Returns: Sanitized float value.
_print_summary
_print_summary(metrics: dict)
Print a human-readable summary table to stdout.
Metrics dictionary returned by compute_metrics.
Usage Example
import logging
from evaluation.compute_metrics import compute_metrics
logging.basicConfig(level=logging.INFO)
# Compute metrics from results
metrics = compute_metrics(
results_csv="evaluation/results/results.csv",
metrics_dir="evaluation/metrics",
)
# Access specific metrics
print(f"Audio MAE: {metrics['accuracy']['audio']['mae_ms']:.2f} ms")
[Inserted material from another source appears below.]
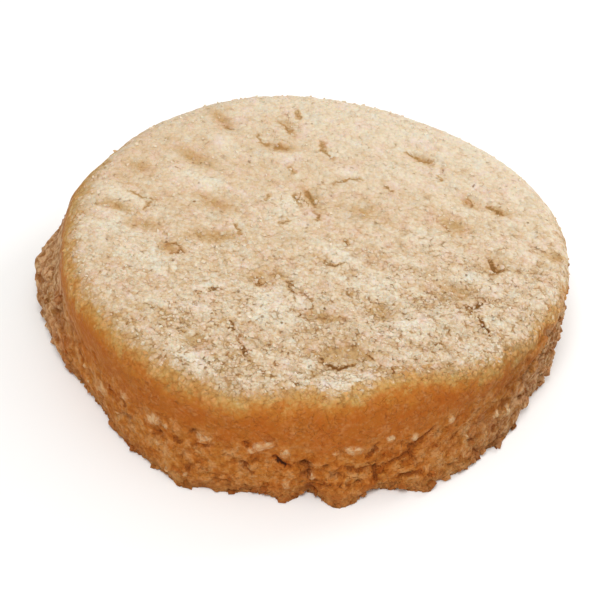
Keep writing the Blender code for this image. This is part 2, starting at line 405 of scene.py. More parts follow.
def fineSkin(shape):
    # one closed skin of even fine faces; under the biscuit only the foot's edge stays fine
    mesh = bpy.data.meshes.new("rough")
    shape.to_mesh(mesh)
    shape.free()
    rough = addObject("rough", mesh)
    remesh = rough.modifiers.new("skin", "REMESH")
    remesh.mode = "VOXEL"
    remesh.voxel_size = dough["voxel"] * mm
    skin = bmesh.new()
    skin.from_mesh(modifiedMesh(rough))
    bpy.data.objects.remove(rough)
    free = [v for v in skin.verts if v.co.z > 0.3 * mm]
    relax(skin, free, 0.5)
    inner = (dough["rim"] - dough["underside"]) * mm
    flat = {v for v in skin.verts if v.co.z < 0.1 * mm and v.co.xy.length < inner}
    hidden = [f for f in skin.faces if flat.issuperset(f.verts)]
    bmesh.ops.delete(skin, geom=hidden, context="FACES")
    hole = [e for e in skin.edges if e.is_boundary]
    filled = bmesh.ops.contextual_create(skin, geom=hole)["faces"]
    bmesh.ops.triangulate(skin, faces=filled)
    bmesh.ops.recalc_face_normals(skin, faces=skin.faces)
    finished = bpy.data.meshes.new("biscuitBody")
    skin.to_mesh(finished)
    skin.free()
    return finished


def byHeading(x, y, pairs):
    headings, values = zip(*pairs)
    return np.interp(np.degrees(np.arctan2(y, x)), headings, values)


def rimRadius(x, y):
    # radius of the rim on the same heading
    share = np.ones(len(x))
    for lobes, swing, heading in dough["rimLobes"]:
        share += swing * np.cos(lobes * (np.arctan2(y, x) - math.radians(heading)))
    return dough["rim"] * share


def downSkin(x, y, z):
    # way along the skin from where the flat top ends, over the shoulder and down the wall
    shoulder = dough["shoulder"]
    out = np.hypot(x, y) - rimRadius(x, y) + shoulder
    up = z - dough["thickness"] + shoulder
    bend = shoulder * (0.5 * math.pi - np.arctan2(np.maximum(up, 0.0), np.maximum(out, 1e-6)))
    return np.where(up < 0.0, 0.5 * math.pi * shoulder - up, np.where(out < 0.0, out, bend))


def ovalShare(x, y, oval):
    # 1 in the middle of an oval patch, fading outwards
    centreX, centreY, length, width, heading = oval
    turn = math.radians(heading)
    u = ((x - centreX) * math.cos(turn) + (y - centreY) * math.sin(turn)) / (0.5 * length)
    v = ((y - centreY) * math.cos(turn) - (x - centreX) * math.sin(turn)) / (0.5 * width)
    return np.exp(-0.9 * (u * u + v * v))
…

print(f"Visual MAE: {metrics['accuracy']['visual']['mae_ms']:.2f} ms")
print(f"Cross-method agreement: {metrics['cross_method_agreement']['pct_within_threshold']:.1f}%")
CLI Usage
python -m evaluation.compute_metrics
Outputs:
- Metrics JSON to
evaluation/metrics/metrics_summary.json
- Human-readable summary table to stdout
Configuration
Default Paths
BASE_DIR = os.path.dirname(os.path.abspath(__file__))
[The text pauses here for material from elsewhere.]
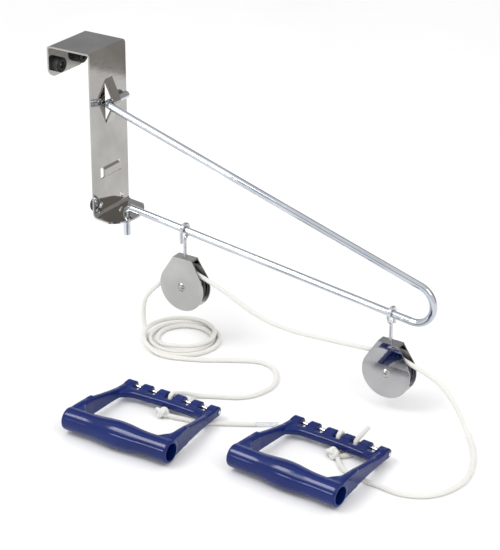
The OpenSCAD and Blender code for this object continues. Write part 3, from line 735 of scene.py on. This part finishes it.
def grip_piece(side):
    """One hand grip: its parts fused and smoothed into a moulding, then bored."""
    bm = bmesh.new()
    tube(bm)
    for s in (-1, 1):
        blade(bm, s)
    bar(bm)
    for i in range(LUGS):
        lug(bm, (i - (LUGS - 1) / 2) * PITCH)
    raw = solid_of("grip_raw_" + side, bm)
    fuse = raw.modifiers.new("remesh", "REMESH")
    fuse.mode = "VOXEL"
    fuse.voxel_size = 0.62
    smooth = raw.modifiers.new("smooth", "SMOOTH")
    smooth.factor = 0.5
    smooth.iterations = 7
    cutter = bore_cutter(side)
    cut = raw.modifiers.new("bore", "BOOLEAN")
    cut.object = cutter
    cut.operation = "DIFFERENCE"
    cut.solver = "EXACT"
    bpy.context.view_layer.update()
    dg = bpy.context.evaluated_depsgraph_get()
    mesh = bpy.data.meshes.new_from_object(raw.evaluated_get(dg), depsgraph=dg)
    for ob in (cutter, raw):
        bpy.data.objects.remove(ob)
    (x, y), turn = GRIPS[side]
    turned = Matrix.Rotation(math.radians(turn), 4, "Z")
    mesh.transform(Matrix.Translation(mm((x, y, FLOOR))) @ turned @ Matrix.Scale(MM, 4))
    for f in mesh.polygons:
        f.use_smooth = True
    mesh.materials.clear()
    mesh.materials.append(blue)
    ob = linked("grip_moulding_" + side, mesh)
    mesh.set_sharp_from_angle(angle=math.radians(42))
    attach(ob, side + "_grip")
    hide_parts(side + "_handle")


for side in ("inner", "outer"):
    grip_piece(side)

# ---------------------------------------------------------------- finishes on the CAD pieces
FINISH = {
    "bracket_strip": steel, "tongue_bumpers": rubber, "foot_bumpers": rubber, "tongue_rivets": bright,
    "foot_rivets": bright, "arm_rod": chrome, "rope_tip_sleeve": sleeve,
}
for side in ("inner", "outer"):
    FINISH.update({
        side + "_hook": zinc, side + "_housing": sheet, side + "_axle": steel,
        side + "_washers": bright, side + "_sheave": wheel, side + "_bar_rod": zinc,
    })
FINISH["outer_housing"] = mirror
for name, finish in FINISH.items():
    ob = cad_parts[name]
    if not ob.material_slots:
        ob.data.materials.append(None)
    for s in ob.material_slots:
        s.link = "OBJECT"
        s.material = finish

# ---------------------------------------------------------------- room: floor, light, things to reflect
# The room's own sizes are in metres. The floor lies 0.2 mm under the object.
FLOOR_Z = FLOOR * MM - 0.0002
FLOOR_REACH = 6


def plane(name, corners, mat):
    """A flat piece of the room, not of the object."""
    mesh = bpy.data.meshes.new(name)
    mesh.from_pydata([tuple(c) for c in corners], [], [(0, 1, 2, 3)])
    mesh.materials.append(mat)
    ob = linked(name, mesh)
    return ob


def floor_material():
    """Plain and pale, very faintly clouded."""
    mat, tree, bsdf = new_mat("floor")
    shade = two_tone(tree, noise_of(tree, 3.0), (0.90, 0.90, 0.90), (0.93, 0.93, 0.93))
    tree.links.new(shade, bsdf.inputs["Base Color"])
    bsdf.inputs["Roughness"].default_value = 0.9
    bsdf.inputs["Specular IOR Level"].default_value = 0.1
    return mat


def glow(name, colour, power):
    """A plain glowing material, for a card."""
    mat, tree, bsdf = new_mat(name)
    bsdf.inputs["Base Color"].default_value = (0, 0, 0, 1)
    bsdf.inputs["Emission Color"].default_value = (*colour, 1)
    bsdf.inputs["Emission Strength"].default_value = power
    return mat


def card(name, corners, mat):
    """Something for polished metal to reflect: seen only in reflections."""
    ob = plane(name, corners, mat)
    ob.visible_camera = False
    ob.visible_diffuse = False
    ob.visible_shadow = False
    ob.visible_transmission = False


def area(name, at, target, size, power):
    """A soft rectangular light that faces its target."""
    lamp = bpy.data.lights.new(name, "AREA")
    lamp.shape = "RECTANGLE"
    lamp.size, lamp.size_y = size
    lamp.energy = power
    ob = linked(name, lamp)
    ob.location = at
    ob.rotation_euler = (Vector(target) - Vector(at)).to_track_quat("-Z", "Y").to_euler()


plane("floor", [(x * FLOOR_REACH, y * FLOOR_REACH, FLOOR_Z) for x, y in ((-1, -1), (1, -1), (1, 1), (-1, 1))],
      floor_material())

# Two grey cards behind, two bright ones for the long highlights, and a dark band opposite the plate
card("back_card", [(0.1, 0.55, FLOOR_Z + 0.001), (1.6, 0.55, FLOOR_Z + 0.001), (1.6, 0.55, 0.5),
                   (0.1, 0.55, 0.5)], glow("grey_card", (0.36, 0.34, 0.32), 1.0))
card("high_card", [(-1.6, 0.6, 0.25), (0.2, 0.9, 0.25), (0.2, 0.9, 1.5), (-1.6, 0.6, 1.5)],
     glow("dark_card", (0.31, 0.31, 0.32), 1.0))
soft_card = glow("soft_card", (1.0, 0.98, 1.0), 13.0)
card("soft_high", [(-0.85, -0.85, 0.9), (-0.25, -0.85, 0.9), (-0.25, -0.35, 1.35), (-0.85, -0.35, 1.35)],
     soft_card)
card("soft_low", [(-0.75, -1.55, 0.28), (-0.35, -1.75, 0.28), (-0.35, -1.75, 0.48), (-0.75, -1.55, 0.48)],
     soft_card)
card("band_card", [(-1.2, -2.2, 0.75), (2.4, -2.2, 0.75), (2.4, -2.2, 1.25), (-1.2, -2.2, 1.25)],
     glow("band_card", (0.06, 0.07, 0.09), 1.0))

world = bpy.data.worlds.new("studio")
bpy.context.scene.world = world
world.use_nodes = True
world.node_tree.nodes["Background"].inputs["Color"].default_value = (1, 1, 1, 1)
world.node_tree.nodes["Background"].inputs["Strength"].default_value = 0.95
area("key", (-0.4, -0.9, 1.2), (0.15, -0.05, -0.15), (0.9, 0.6), 9)
area("fill", (1.3, -0.4, 0.9), (0.2, -0.05, -0.2), (0.7, 0.7), 4)
bpy.context.scene.view_settings.view_transform = "Standard"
RESULTS_CSV = os.path.join(BASE_DIR, "results", "results.csv")
METRICS_DIR = os.path.join(BASE_DIR, "metrics")
Constants
AGREEMENT_THRESHOLD_MS = 100.0 # Threshold for cross-method agreement reporting
CONFIDENCE_FILTER_QUANTILE = 0.20 # Bottom 20% confidence filtering
Example Output
JSON Structure
{
"accuracy": {
"audio": {
"mae_ms": 42.35,
"rmse_ms": 58.12,
"median_error_ms": 31.50,
"max_error_ms": 215.00,
"count": 36,
"mae_per_offset_ms": {
"-1000": 38.20,
"-500": 28.45,
"100": 15.30,
"500": 45.60,
"1000": 52.10
}
},
"visual": { /* ... */ }
},
"cross_method_agreement": {
"mean_audio_video_diff_ms": 65.23,
"median_audio_video_diff_ms": 48.15,
"pct_within_threshold": 72.5,
"threshold_ms": 100.0,
"n_pairs": 36
},
"confidence_validation": { /* ... */ },
"efficiency": { /* ... */ },
"resource_usage": { /* ... */ },
"grouped_by_tag": { /* ... */ }
}
Console Output
======================================================================
EVALUATION METRICS SUMMARY
======================================================================
── Accuracy ───────────────────────────────────────────
[AUDIO]
MAE: 42.35 ms
RMSE: 58.12 ms
Median: 31.50 ms
Max: 215.00 ms
Count: 36
Per-offset MAE:
-1000 ms → 38.20 ms error
-500 ms → 28.45 ms error
100 ms → 15.30 ms error
500 ms → 45.60 ms error
1000 ms → 52.10 ms error
[VISUAL]
...
── Cross-Method Agreement ─────────────────────────────
Mean |audio − visual| diff: 65.23 ms
% within 100ms: 72.5%
── Confidence Validation ──────────────────────────────
[AUDIO]
Pearson(confidence, error): -0.4523
MAE (all): 42.35 ms
MAE (filtered, top 80%): 35.12 ms
── Efficiency ─────────────────────────────────────────
[AUDIO]
Mean runtime: 3.45s
Per video-min: 2.12s
── Resource Usage ─────────────────────────────────────
[AUDIO]
Mean peak CPU: 45.2%
Max peak CPU: 78.5%
Mean peak memory: 256.3 MB
Max peak memory: 412.8 MB
======================================================================
Notes
- Error Metrics: All error metrics are in milliseconds for easy interpretation.
- Confidence Correlation: Negative Pearson correlation indicates higher confidence correlates with lower error (desired behavior).
- Filtering: Confidence filtering removes the bottom 20% of results by confidence score, demonstrating the value of confidence metrics.
- Sensitivity Analysis: Grouped metrics reveal performance patterns across different video characteristics.